40 y/o no pension, work place 1% pension, or ISA, or?

I really should be more engaged with my pension than i am. I contribute 4% and my employer doubles my contribution so at the moment im getting effectively 12%.

My default cap is upto 6% but i know i can pay in another 6% through our salary sacrifice scheme. Not sure though if they only double the first 6% and exclude anything over that or if they would double up their contribution on the next 6% too.
 
Something I need to put some thought into really - in the past moving around jobs a lot company pensions seemed like a lot of hassle and I had my own investments - but in the last few years the performance has gone from good to woeful :s
 
10 years in a Sainsburys pension which has been locked since 1998 (Around £15,000). A gap of 5 years and for the last 15 years I've been paying £120(ish) a month into a work pension which is matched pound for pound by the company. I hope to retire when i'm 60 (14 years time), so God knows how much pension i'll get back. I don't trust them, buy hey, what do you do? ..
 
If I remember correctly I have been paying about 7% and that is at least matched by the company (at times it has been more than matched for a few years for various reasons). I've been doing that since I was ~22 although the original pension I was in was closed by the company and I'm now paying into a different one.

I keep and eye on the current one but I really need to find out how to access the old one online as I'm not sure of it's value (I know you can but I'm not set up for it).
 
If your company matches contributions then pay in whatever the max is they match, it's affectively free money.

Contributions are always a hard thing to decide, do you make them now hoping it will pay off in the long run (i.e. you live long enough to utilise it), or do you spend/enjoy now.

Now self-employed I no longer have the perk of matched contributions so trying to build up something by putting £1-2k month into a pension for myself and the missus. As to whether it's the correct approach only time and hindsight well tell, if I knew then what I know now I'd have stuck a load into Bitcoin. :p
 
Pensions are a wired one.

The state pension age is never going to come down, but it is likely to increase. Soon enough it will be 67 and I can see it being 75 before I retire. As if that is not enough Governments have even targeted private (personal) pensions. So these will rise from 55 to 58, then probably 60. Probably 65 before I can retire.

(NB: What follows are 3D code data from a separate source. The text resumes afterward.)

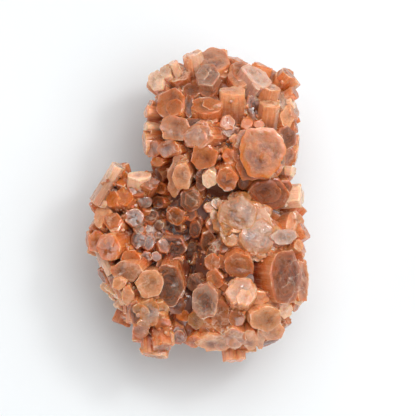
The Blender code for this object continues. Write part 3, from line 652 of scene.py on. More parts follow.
def reach_in_plane(heart, direction):
    """How far the outline lies from a heart along a direction in the plane."""
    best = LENGTH
    for k, (x, y) in enumerate(OUTLINE):
        start = Vector((x, y)) - heart
        run = Vector(OUTLINE[(k + 1) % len(OUTLINE)]) - Vector((x, y))
        cross = direction.x * run.y - direction.y * run.x
        if abs(cross) < NEARLY_ZERO:
            continue
        far = (start.x * run.y - start.y * run.x) / cross
        along = (start.x * direction.y - start.y * direction.x) / cross
        if far > 0.0 and 0.0 <= along <= 1.0:
            best = min(best, far)
    return best


def spiral(count, top, fall, turned):
    """Directions spread evenly over a ball, from a height down by a fall, as shares of its reach."""
    for number in range(count):
        height = top - fall * (number + 0.5) / count
        turn = number * GOLDEN_ANGLE + turned
        ring = math.sqrt(1.0 - height * height)
        yield ring * math.cos(turn), ring * math.sin(turn), height


def stray(rng, sway):
    """A random vector by which a direction strays."""
    return Vector([rng.gauss(0.0, sway) for _ in range(3)])


def back_crystals(rng):
    """Prisms all over the underside, with the outline as their limit."""
    grown = []
    for side, count in BACK_COUNT.items():
        lobe = LOBES[side]
        heart = Vector(lobe["heart"])
        rx, ry, _ = lobe["reach"]
        low = lobe["heart"][2] + UNDERSIDE_EXTRA
        for number, way in enumerate(spiral(count, 0.0, 1.0, 0.0)):
            axis = (Vector(way) + stray(rng, BACK_SWAY)).normalized()
            width = rng.uniform(*BACK_WIDTH)
            length = 1.0 / math.sqrt((axis.x / rx) ** 2 + (axis.y / ry) ** 2 + (axis.z / low) ** 2)
            flat = math.hypot(axis.x, axis.y)
            if flat > NEARLY_UPRIGHT:
                direction = Vector((axis.x, axis.y)) / flat
                limit = reach_in_plane(Vector((heart.x, heart.y)), direction)
                length = min(length, (limit - BACK_MARGIN * width * abs(axis.z)) / flat)
            length *= rng.uniform(*BACK_REACH)
            cap = upright_cap(rng, heart + axis * length, axis, width, width * rng.uniform(*BACK_DEPTH))
            tone = RULE_TONES[number % len(RULE_TONES)]
            grown.append(crystal(cap, axis, length * BACK_ROOT, tone, width))
    return grown


def gap_crystals(rng):
    """Smaller, shorter prisms that show in the gaps between the caps."""
    grown = []
    for side, count in GAP_COUNT.items():
        lobe = LOBES[side]
        heart = Vector(lobe["heart"])
        halfway = [0.5 * (1.0 + lobe["core"]) * reach for reach in lobe["reach"]]
        for number, way in enumerate(spiral(count, 0.0, -1.0, 1.0)):
            offset = Vector([c * reach for c, reach in zip(way, halfway)])
            axis = (offset + stray(rng, GAP_SWAY)).normalized()
            width = rng.uniform(*GAP_WIDTH)
            cap = upright_cap(rng, heart + offset, axis, width, width * rng.uniform(*GAP_DEPTH))
            tone = GAP_TONES[number % len(GAP_TONES)]
            grown.append(crystal(cap, axis, offset.length * GAP_ROOT, tone, width))
    return grown


def in_valley(place):
    """Whether a place lies in the dark valley between the balls, as seen from above."""
    x, y = place[:2]
    return any(((x - mx) / rx) ** 2 + ((y - my) / ry) ** 2 < 1.0 for (mx, my), (rx, ry) in VALLEY)


def fill_crystals(rng):
    """Fine prisms packed between the others, all round each ball."""
    grown = []
    for side, count in FILL_COUNT.items():
        lobe = LOBES[side]
        heart = Vector(lobe["heart"])
        for way in spiral(count, 1.0, FILL_FALL, 2.0):
            high = way[2] > FILL_LOW
            share = lobe["core"] + rng.uniform(*(FILL_REACH if high else FILL_REACH_LOW))
            offset = Vector([c * reach * share for c, reach in zip(Vector(way), lobe["reach"])])
            axis = (offset + stray(rng, FILL_SWAY)).normalized()
            width = rng.uniform(*(FILL_WIDTH if high else FILL_WIDTH_LOW))
            cap = upright_cap(rng, heart + offset, axis, width, width * rng.uniform(*FILL_DEPTH))
            # Fine prisms in the valley take darker tones, as painted shade of the recess
            tones = PAINTED_SHADE_TONES if in_valley(heart + offset) else FILL_TONES
            tone = tones[rng.randrange(len(tones))]
            if on_pale_strip(heart + offset):
                tone = "c"
            root = FILL_LENGTH + FILL_ROOT * offset.length
            grown.append(crystal(cap, axis, root, tone, min(width, SLENDER)))
    return grown


def foot_crystal(rng):
    """The crystal at the middle of the underside, which the specimen's flat spot cuts across."""
    tip = Vector(FOOT_TIP)
    cap = [tip + Vector((a, b, 0.0)) for a, b in rough_hexagon(rng, FLAT_SPOT, FLAT_SPOT)]
    return crystal(cap, Vector((0.0, 0.0, -1.0)), FOOT_LENGTH, "b", FLAT_SPOT)


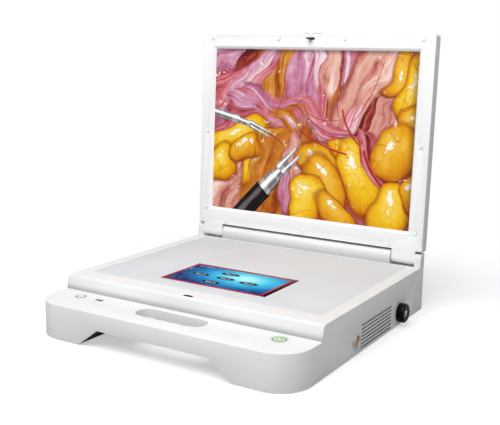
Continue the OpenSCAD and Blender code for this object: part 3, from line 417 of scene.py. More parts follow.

Interestingly I've had a look at the LISA, and it doesn't work out for me. I'm better off investing in my SIP as it earns me double the bonus of the LISA.
 
I put in 7%, company puts in 14%, I make AVCs of anywhere between £50 and £1,500 per month.

And I don't think it'll be enough.

:(
 
10 years in a Sainsburys pension which has been locked since 1998 (Around £15,000). A gap of 5 years and for the last 15 years I've been paying £120(ish) a month into a work pension which is matched pound for pound by the company. I hope to retire when i'm 60 (14 years time), so God knows how much pension i'll get back. I don't trust them, buy hey, what do you do? ..

What you do is start by understanding what you have, what it is worth and what you think you'll need to save. It is pretty lazy just to trot out the 'I don't trust them' line when you don't even know what you have but you're happy to trust the tax relief you get alongside the matched employer contributions.
 
Pensions are a wired one.

The state pension age is never going to come down, but it is likely to increase. Soon enough it will be 67 and I can see it being 75 before I retire. As if that is not enough Governments have even targeted private (personal) pensions. So these will rise from 55 to 58, then probably 60. Probably 65 before I can retire.

The age at which you can take a private pension is hard-linked to the age at which you can take the state pension - set at 10 years earlier. As long as you know your state pension retirement age then you know you can start to take your private pension 10 years earlier.
 
I put in 7%, company puts in 14%, I make AVCs of anywhere between £50 and £1,500 per month.

And I don't think it'll be enough.

:(
That's a very good company contribution! I think my wife's new job has a similar amount. We've been looking at futures etc. and it never seems like it'll be enough. We don't think we'll be able to rely on just the pensions and ours should be good. We're now looking at other investments to help us maximise our passive income when we're older.
 
Surely this also needs "and for how long" added to the end of it too.

Living until 100+ which is feasible, places a different burden on finances than keeling over at 80.

Not only how much and for how long, but also for when. This is especially important for people who plan to try and retire before the state pension pays, and for couples who do not have equal retirement dates.

I've mentioned them before (and I don't work for them) - 7IM have a great free app (yes, you're giving them personal information in return) called 7Imagine. That's a really good tool for showing you your staged income retirement needs, bringing together a number of different income sources.

With resources like this at people's disposal, ignorance really is no defence against poor retirement planning. Lack of available funding certainly is though, but at least you can be aware and plan as best you can.
 
Yeah with 10pc and 10pc matched Ar 33k and 32yo I don' t I'll have eno myself either.